No resulta sencillo amarrar en el musgo; carece de vigor y arraigo como para soportar la tensión ejercida por la voluntad. No es útil enraizar en suelo mustio, donde los nutrientes escasean.
Quisiera escupir la tierra circundante, y observar si el líquido del desprecio espabila al sustrato. Raquítica, escuálida y acomplejada. Demasiado blanda, demasiado seca.
Me jode. Me jode haber sido asignado a una parcela tan desastrosa. Me jode entender la física de su inutilidad. Y aun me jode más no ser lo suficientemente bueno como para cosechar el alimento más insípido y desagradecido sin que me importe una mierda.
Quisiera inmolar la tierra que escupo; al menos tendría así un plan para con ella. No me trago los oficios que la santifican. No hay diezmo cerebral que pueda distraerme de su insuficiencia. Es una tierra sosa, que se gusta en sus matorrales ácimos y parduzcos; que opina que sus cardos son tan válidos como la pradera más espesa.
No, hay légamos que ni para ensuciar sirven. Yo quiero otra tierra.
Sigo bregando con la noción de sentido. Su particular significado se escurre, desorienta. Fuerza a una elección que no explica. Atañe a las ansias de certidumbre, pero nada cambia de puertas hacia afuera.
Se acumulan los ratones; no adivino a lección de qué. Son medida de una catequesis que todavía he de desentrañar. Quizá se reagrupen por la misma razón que yo: aquí dentro el fuego sugestiona; ahí fuera el frío no.
Encuentro en lo trémulo la candidez más estimulante para planear cualquier jugada. Si uno posee cierta pericia provocando el movimiento interno, la motilidad de las inconsistencias ajenas, el juego de luces sobre las aristas de los rasgos y gestos corporales se vuelve absolutamente revelador. Las sombras chinescas revelan temores y esperanzas con mayor precisión que la escrupulosa exposición diurna del contorno general. Esta iluminación tenue hace que hasta las palabras adquieran mayor contraste. Las personas no necesitan exagerar los requiebros prototípicos de su identidad, y afloran con candor las sutilezas, los puntos blandos de su ser. Se incuba su verdadera existencia; el silencio que abruma bajo el manto de despotismo inocente y ruidoso. Son los posos de té y su sugestión acientífica, pues estos individuos cesan en su intento de demostrar lo que creen, y evidencian aquello en lo que están dispuestos a creer por extensión.

Ahora no me distrae el incesante ruido de las voces, sino la desconfianza muda de las dudas sobre mi propia identidad. ¿Llegué al cénit de algún rasgo fructífero? Soy un lisiado que debe volver a creer en la capacidad innata de caminar. Debe sobrevivir algún emplazamiento fuera de la influencia logarítimica de los orificios ansiolíticos, de aquellos nichos de avestruz diseminados por el mundo social.
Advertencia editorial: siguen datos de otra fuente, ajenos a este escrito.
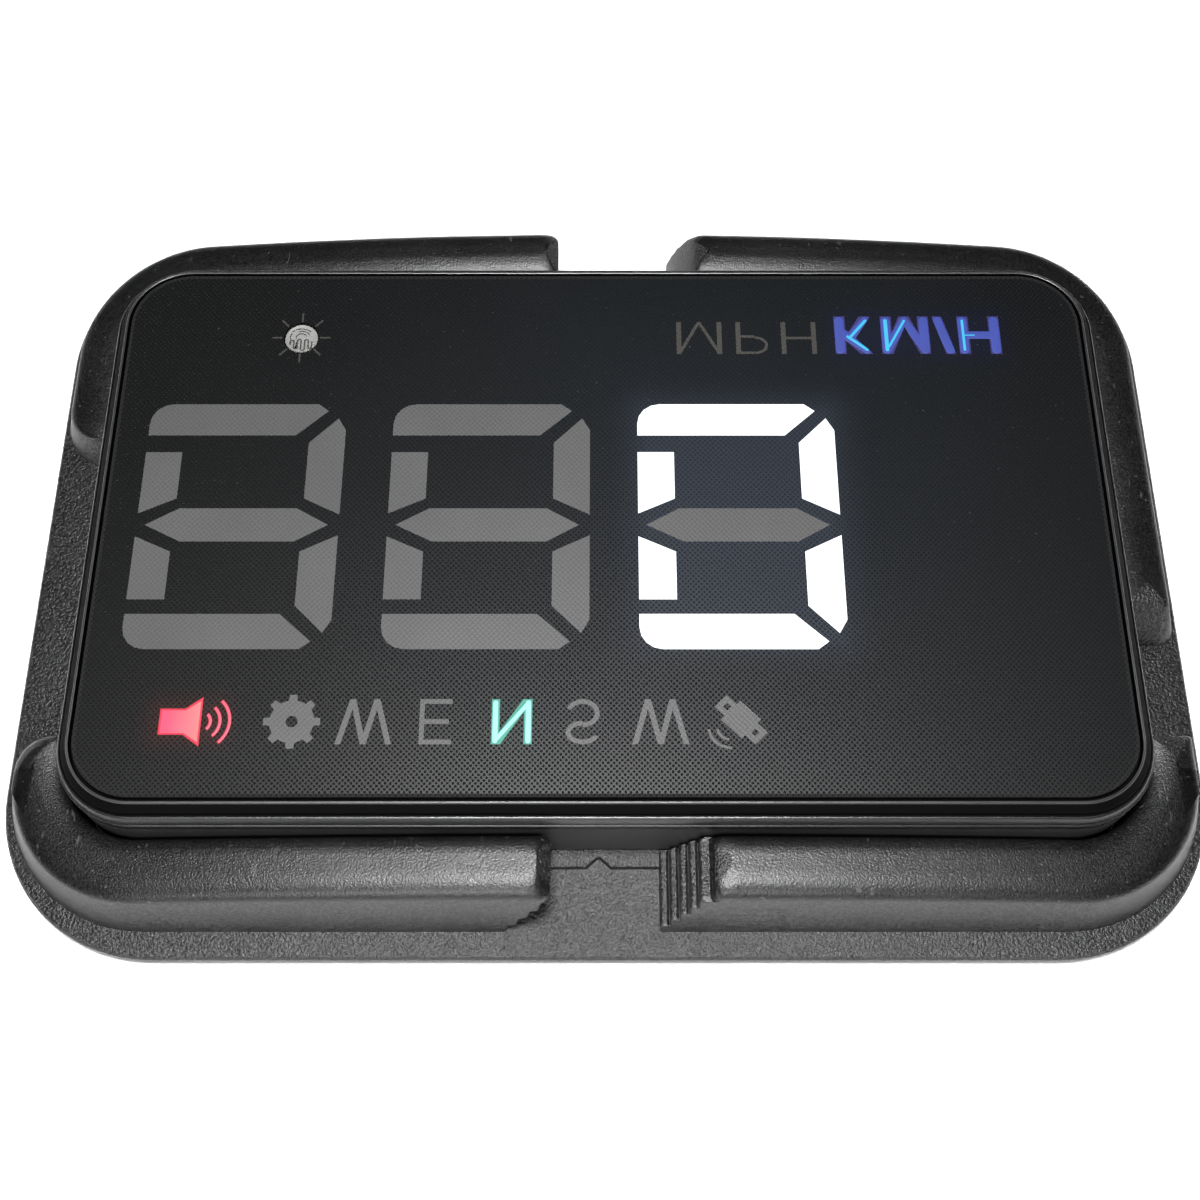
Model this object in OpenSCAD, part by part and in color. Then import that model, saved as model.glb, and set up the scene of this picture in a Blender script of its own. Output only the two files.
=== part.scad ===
// Head-up speed display for a car dashboard, lying in its moulded rubber dash tray.
// X runs to the right, Y towards the windscreen, Z up; the origin is under the middle of the tray.
// The marks on the lens are turned top to bottom, so that they read correctly in the windscreen.

/* [Tray] */
// Width of the rubber mat
mat_w = 178.4; // [177.4:0.2:184]
// Depth of the rubber mat
mat_d = 124; // [122:1:132]
// Corner radius of the mat
mat_r = 24.5; // [20:0.5:28]
// Thickness of the mat
mat_t = 2.4; // [2:0.1:2.4]
// Height of the walls over the mat, at the middle of the tray
wall_h = 11.8; // [11:0.1:13]
// How far the outer wall faces lean in over their height
wall_lean = 2.2; // [1:0.1:3]
// Radius of the arch that the front wall's top follows from side to side
front_arch = 900; // [800:50:2000]
// The same at the rear
rear_arch = 600; // [600:50:2000]
// Height of the seat under the display
seat_h = 1; // [0.8:0.1:1]

/* [Display] */
// Width of the case
case_w = 155.4; // [155.4:0.1:155.6]
// Depth of the case
case_d = 92.6; // [92.6:0.1:92.8]
// Corner radius of the case
case_r = 12; // [11.8:0.1:12.2]
// Height of the display, from its feet to its lens
unit_h = 15.9; // [15.9:0.1:16.5]
// Thickness of the lens
lens_t = 1.2; // [1:0.1:1.2]
// Width of the rim between the lens and the case side
rim_w = 3.2; // [3.2:0.05:3.3]

/* [Digits] */
// Width of a digit
digit_w = 30; // [28:0.5:30]
// Height of a digit
digit_h = 40.6; // [38:0.2:40.6]
// Distance from one digit to the next
digit_pitch = 37.2; // [36:0.1:37.2]
// Width of a digit's strokes
bar_t = 5.5; // [4.5:0.1:5.6]

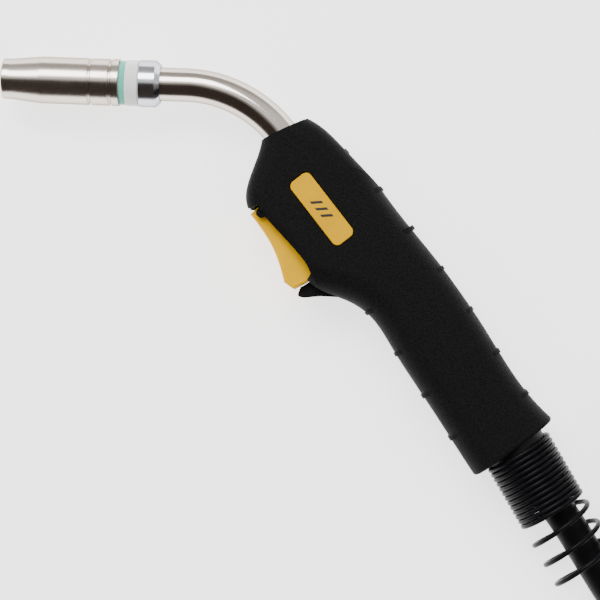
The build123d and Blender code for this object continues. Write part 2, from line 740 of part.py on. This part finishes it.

No puedo permitirme creer que la Resistencia de las Mentes Despiertas haya claudicado en su lucha. Algún reducto debe aguantar, gente diseminada, ermitaños en su filiación, desmembrados de la red epistemológica del confiar. En el estado de bienestar no habría de permitirse soportar el frío de la soledad filosófica. Si estos individuos, reunidos al fuego junto a los roedores, se retraen al mundo perdido de las ideas, todo habrá terminado. Habrán cesado de tener utilidad las minúsculas, las dudas, las acotaciones. Será el mundo de la Mayúscula Universal.
Debe haber un método, una forma correcta de emanciparnos, y de volvernos a reunir. Alguien debe seguir queriendo hablar con palabras que tiznen matices resecos.
Acepto la inversión temporal: no me disgusta. El silencio es un aliado, e inmerso en él se pueden descibrir ciertas señales que de otro modo pasarían desapercibidas. Sutiles conexiones, ideas hilvanadas, que tejen y desenredan la madeja de todos los temores: los cromosomas de las convenciones inútiles.
Tal estado provee una especulación mas limpia, un tajo más orgánico, y una mentalidad más disoluta. Hacer, y no esperar. Observar el fuego ajeno, y apropiarse del calor escupido, a la distancia pertinente. Evitar el contagio por exceso, o la somnolencia por defecto.
Carezco de la diligencia con la que un abogado de oficio acepta serenamente su discreto papel en la vida ajena. Me sorprende toparme con esos individuos de edad suficientemente avanzada como para haberse planteado la inutilidad de su devenir, pero que sin embargo deambulan su pesadumbre de forma excelsamente disimulada, y sin mostrar un ápice de acritud hacia su fútil vida. Yo no podría. No me veo capaz de limitarme a consumir tiempo. Mírame si no: exiliado en un lugar donde ni la arena discurre; pensando sobre si vale la pena pensar.